No Honor Among Suits
Ambitious corporate recruiter Roger Brown (Aksel Hennie, adept at portraying sustained anxiety) admits to the audience he has a severe Napoleon complex in the opening scenes of Headhunters, a sharp and exciting Norwegian suspense film.
Five-foot-six, thin, and more than slightly resembling Steve Buscemi, Roger is certain his statuesque blonde wife (the stunning Synnøve Macody Lund) only stays with him because of his status and the elite life he finances, from a spacious, modern suburban home to expensive and glamorous gifts. Unable to sustain this lavish lifestyle with his earned wages alone, he leads a second life as an art thief. His scores are modest, his criminal craft refined.
The plot is set in motion by an introduction to a dashing, intense Danish executive and former soldier, played by Nikolaj Coster-Waldau, a master of blending ice-cold intensity with disarming charisma whom audiences will recognize from Game of Thrones. He claims to have an invaluable original by Flemish baroque painter Rubens (a painting thought lost after it was stolen by the Nazis) in his apartment. Roger expects this to be just another swindle, though one with a much more seductive reward, but it soon spirals into a brutal and complicated nationwide game of cat and mouse, a game he may not survive.
One of the reasons Headhunters triumphs is its complex and layered storytelling. It is first and foremost a crime picture, one with more than its fair share of live-wire close calls and suspicious sideways glances among conspirators, but it is also, in its own perverse way, a hilarious depiction of corporate rivalries and masculine insecurities. The male characters, image-conscious and obsessed with crafting reputations beyond reproach, go to extreme lengths to prove their superior nature and to control their environments and colleagues.
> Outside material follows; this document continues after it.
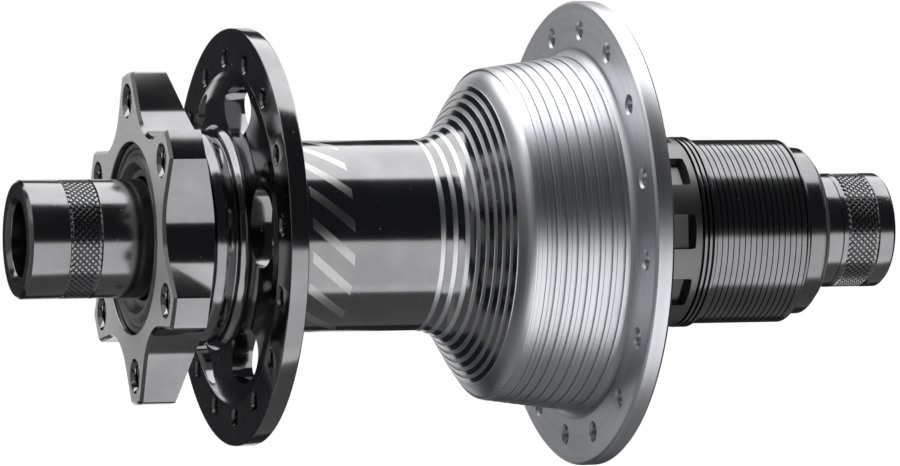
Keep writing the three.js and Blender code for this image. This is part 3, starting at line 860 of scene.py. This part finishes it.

To indulge in one of those "it's film A meets film B" clichés critics at times resort to, Headhunters represents a dynamite blend of the during-the-heist adrenaline rush of Ocean's Eleven, the alpha-male social criticism of Fight Club, and the men-not-trusting-other-men paranoid gamesmanship of Tinker Tailor Soldier Spy. Moviegoers may not notice how rich the experience is because the film moves with the speed and purpose of a bullet, but there is content and depth beneath the surface pleasures.
The performances are superb. Suspense is generated in smart and elegant ways, though the film is also not above a dose of blood-drenched, bone-crushing violence, often laced with sinister humor. It might be said the last five minutes tie the plot's various loose ends and tantalizing threads into too neat a bow, but it is also hard not to smile as each piece falls into perfect place. One is tempted to say aloud to the film's creators, "Well played, sirs. Well played indeed."
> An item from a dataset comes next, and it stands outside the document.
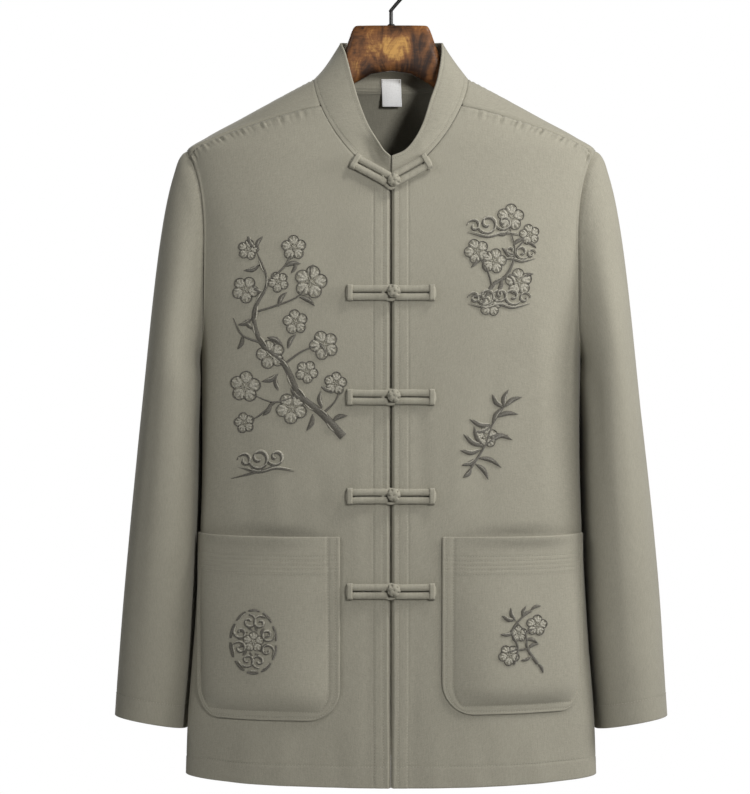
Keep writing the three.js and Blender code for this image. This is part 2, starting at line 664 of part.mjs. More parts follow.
// A cord knot: a ball whose surface shows the lobes of its woven turns.
function knot(level) {
  const rings = 7;
  const around = 10;
  const middle = onFront(0.01, level, LIFT / 2 + KNOT_RADIUS * cos(PI / 14), LEFT);
  middle.x = 0;
  const position = [];
  const index = [];
  const pole = (s) => position.push(middle.x, middle.y, middle.z + s * KNOT_RADIUS);
  pole(1);
  for (let j = 1; j < rings; j++)
    for (let i = 0; i < around; i++) {
      const down = (j / rings) * PI;
      const turn = (i / around) * 2 * PI;
      const r = KNOT_RADIUS + KNOT_LOBE * cos(5 * turn) * sin(2 * down);
      position.push(
        middle.x + r * sin(down) * cos(turn),
        middle.y + r * sin(down) * sin(turn),
        middle.z + r * cos(down),
      );
    }
  pole(-1);
  const at = (j, i) => 1 + (j - 1) * around + (i % around);
  const bottom = 1 + (rings - 1) * around;
  for (let i = 0; i < around; i++) {
    index.push(0, at(1, i), at(1, i + 1));
    index.push(bottom, at(rings - 1, i + 1), at(rings - 1, i));
    for (let j = 1; j < rings - 1; j++)
      index.push(at(j, i), at(j + 1, i), at(j + 1, i + 1), at(j, i), at(j + 1, i + 1), at(j, i + 1));
  }
  return solid(position, index);
}

// The label hangs from the inside of the collar, its lower end standing a little off the back.
function label() {
  const rows = steps(4).map((v) =>
    steps(4).map((u) => {
      const x = mix(-0.5, 0.5, u) * LABEL.width;
      const bow = 1.2 * (1 - (2 * u - 1) ** 2) * v;
      return vec(x + 1.2 * v, LABEL.y - bow - 0.8 * v, LABEL.topZ - v * LABEL.height);
    }),
  );
  const normals = rows.map((row) => row.map(() => vec(0, -1, 0)));
  return wall(rows, normals, LABEL.thick);
}

function hanger() {
  const arm = HANGER_ARM.map(({ x, clear, height, half }) => {
    const slope = ridgeZ(x - 2) - ridgeZ(x + 2);
    const top = ridgeZ(x) - (CLOTH + clear) * hypot(1, slope / 4);
    return { x, top, bottom: top - height, half };
  });
  const side = [...HANGER_NECK, ...arm];
  const sections = [...side.slice(1).reverse().map((s) => ({ ...s, x: -s.x })), ...side];
  const outline = steps(14).slice(1);
  const points = sections.map(({ x, top, bottom, half }) => ({
    at: vec(x, 2, (top + bottom) / 2),
    across: vec(0, half, 0),
    up: vec(0, 0, (top - bottom) / 2),
  }));
  const section = outline.map((t) => {
    const r = roundness(2 * PI * t, 2.1);
    return [r * cos(2 * PI * t), r * sin(2 * PI * t)];
  });
  return bar(points, section);
}

function hook() {
  const centre = -HOOK_RADIUS + WIRE / 2;
  const path = [];
  for (const t of steps(2)) path.push(vec(0, 2, mix(WOOD_TOP - 0.2, HOOK_STEM_TOP, t)));
  for (const t of steps(20)) {
    const turn = mix(-0.28 * PI, 1.16 * PI, t);
    path.push(vec(HOOK_RADIUS * cos(turn), 2, centre + HOOK_RADIUS * sin(turn)));
  }
  const curve = new THREE.CatmullRomCurve3(path, false, "centripetal");
  const count = 36;
  const points = steps(count).map((t) => {
    const along = curve.getTangentAt(t);
    return { at: curve.getPointAt(t), across: vec(0, 1, 0), up: vec(0, 1, 0).cross(along).normalize() };
  });
  return bar(points, oval(WIRE, WIRE, 8));
}

const cloth = new THREE.MeshStandardMaterial({ color: 0x97927f, roughness: 0.85, metalness: 0 });
const wood = new THREE.MeshStandardMaterial({ color: 0x8a5f36, roughness: 0.45, metalness: 0 });
const steel = new THREE.MeshStandardMaterial({ color: 0x2b2a28, roughness: 0.35, metalness: 0.9 });
const white = new THREE.MeshStandardMaterial({ color: 0xf4f3f0, roughness: 0.8, metalness: 0 });

const jacket = new THREE.Group();
function add(name, geometry, material) {
  const mesh = new THREE.Mesh(geometry, material);
  mesh.name = name;
  jacket.add(mesh);
}

add("front_left", frontPanel(LEFT), cloth);
add("front_right", frontPanel(RIGHT), cloth);
add("back", backPanel(), cloth);
add("sleeve_left", sleeve(LEFT), cloth);
add("sleeve_right", sleeve(RIGHT), cloth);
add("collar", collar(), cloth);
add("pocket_left", pocket(POCKETS.left), cloth);
add("pocket_right", pocket(POCKETS.right), cloth);

const knotEdge = KNOT_RADIUS + KNOT_LOBE + LIFT;
const collarSlope = Math.atan2(COLLAR_FROG.endZ - COLLAR_FROG.knotZ, COLLAR_FROG.endX);
const frogs = [
  { level: COLLAR_FROG.knotZ, slope: collarSlope, lift: COLLAR_FROG.lift },
  ...FROG_LEVELS.map((level) => ({ level, slope: 0, lift: 0 })),
];
frogs.forEach((frog, i) => {
  add(`frog_loop_${i + 1}`, frogCord(frogPlace(RIGHT, frog), knotEdge, FROG_REACH), cloth);
  add(`frog_strip_${i + 1}`, frogCord(frogPlace(LEFT, frog), knotEdge, FROG_REACH), cloth);
  add(`frog_knot_${i + 1}`, knot(frog.level), cloth);
});

add("label", label(), white);
add("hanger", hanger(), wood);
add("hook", hook(), steel);

export default jacket;
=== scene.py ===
# A tang suit jacket on a wooden hanger: the looks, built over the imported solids. Sizes below are in millimetres.
import math
import bpy
import numpy as np
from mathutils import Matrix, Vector


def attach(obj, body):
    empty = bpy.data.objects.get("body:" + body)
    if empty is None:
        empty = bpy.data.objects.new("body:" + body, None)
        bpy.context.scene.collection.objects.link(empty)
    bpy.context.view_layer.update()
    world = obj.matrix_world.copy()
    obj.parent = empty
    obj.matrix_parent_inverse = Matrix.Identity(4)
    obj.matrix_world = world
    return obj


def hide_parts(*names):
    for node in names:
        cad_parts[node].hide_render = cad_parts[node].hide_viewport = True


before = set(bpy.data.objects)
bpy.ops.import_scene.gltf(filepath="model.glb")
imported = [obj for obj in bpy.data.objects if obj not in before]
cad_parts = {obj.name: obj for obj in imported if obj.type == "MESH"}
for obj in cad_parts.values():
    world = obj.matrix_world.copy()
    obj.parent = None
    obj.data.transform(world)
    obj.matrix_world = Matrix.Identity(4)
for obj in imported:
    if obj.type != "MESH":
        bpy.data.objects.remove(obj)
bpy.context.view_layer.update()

PI = math.pi
LEFT, RIGHT = 1, -1

# ---------------------------------------------------------------- camera
# A long lens 2.8 m in front of the hanger, a little below the shoulders, turned to the photograph's framing.
PX_PER_RADIAN, PICTURE_HEIGHT, SENSOR = 2593.0, 794.0, 36.0
CAMERA_PLACE, CAMERA_DROP, CAMERA_TURN = (0.0, -2.8, -0.357), 2.142, 0.3535
camera_data = bpy.data.cameras.new("camera")
camera_data.sensor_width = SENSOR
camera_data.lens = SENSOR * PX_PER_RADIAN / PICTURE_HEIGHT
camera = bpy.data.objects.new("camera", camera_data)
bpy.context.scene.collection.objects.link(camera)
camera.location = CAMERA_PLACE
camera.rotation_euler = (math.radians(90.0 - CAMERA_DROP), 0.0, math.radians(CAMERA_TURN))
bpy.context.scene.camera = camera


# ---------------------------------------------------------------- small tools
class Table:
    """Columns of numbers over a key, on a smooth curve through the rows that never overshoots them."""

    def __init__(self, rows):
        data = np.array(rows, float)
        order = np.argsort(data[:, 0])
        self.k, self.v = data[order, 0], data[order, 1:]
        rise = np.diff(self.v, axis=0) / np.diff(self.k)[:, None]
        slope = np.zeros_like(self.v)
        slope[0], slope[-1] = rise[0], rise[-1]
        a, b = rise[:-1], rise[1:]
        same = a * b > 0
        slope[1:-1] = np.where(same, 2 * a * b / np.where(same, a + b, 1), 0)
        self.slope = slope

    def __call__(self, at):
        at = np.asarray(at, float)
        i = np.clip(np.searchsorted(self.k, at, side="right") - 1, 0, len(self.k) - 2)
        h = self.k[i + 1] - self.k[i]
        t = np.clip((at - self.k[i]) / h, 0, 1)[..., None]
        h = h[..., None]
        found = (
            (1 + 2 * t) * (1 - t) ** 2 * self.v[i]
            + t * (1 - t) ** 2 * h * self.slope[i]
            + t * t * (3 - 2 * t) * self.v[i + 1]
            + t * t * (t - 1) * h * self.slope[i + 1]
        )
        return [found[..., c] for c in range(self.v.shape[1])]


def mix(a, b, t):
    return a + (b - a) * t


def smooth(t):
    s = np.clip(t, 0, 1)
    return s * s * (3 - 2 * s)


def bell(d, width):
    return np.exp(-((d / width) ** 2))


def unit(v):
    return v / np.maximum(np.linalg.norm(v, axis=-1, keepdims=True), 1e-9)


def roundness(angle, exponent):
    return (np.abs(np.sin(angle)) ** exponent + np.abs(np.cos(angle)) ** exponent) ** (-1 / exponent)


def points(x, y, z):
    return np.stack(np.broadcast_arrays(np.asarray(x, float), y, z), axis=-1)


# ---------------------------------------------------------------- the jacket's forms, as in its solids
CLOTH = 1.4
FRONT_GAP, ROLL_DEPTH, ROLL_WIDTH = 0.8, 3.4, 1.5
LIFT = 0.3
NECK_SIDE_Z, NECK_FRONT_Z, NECK_BACK_Z = -119.5, -228.0, -130.0
SHOULDER_Z, UNDERARM_Z, HEM_Z, HEM_RISE = -197.0, -425.0, -868.0, 4.0
NECK_HALF, NECK_CURVE = 83.0, 1.5
SEAM_NECK, SEAM_SHOULDER = 32.0, 16.0
ARMHOLE_DEPTH, ARMHOLE_CURVE, ARMHOLE_EGG = 43.5, 2.3, 0.25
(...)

Similar to Let the Right One In, Tell No One, and fellow Scandinavian crime saga The Girl with the Dragon Tattoo, expect a studio to option Headhunters in the near future and soon thereafter release a big-budget American version with A-list stars delivering their lines in nice, comforting English. And it may very well be another good film. Still, I advise literate audiences to not deprive themselves of experiencing the electrifying original.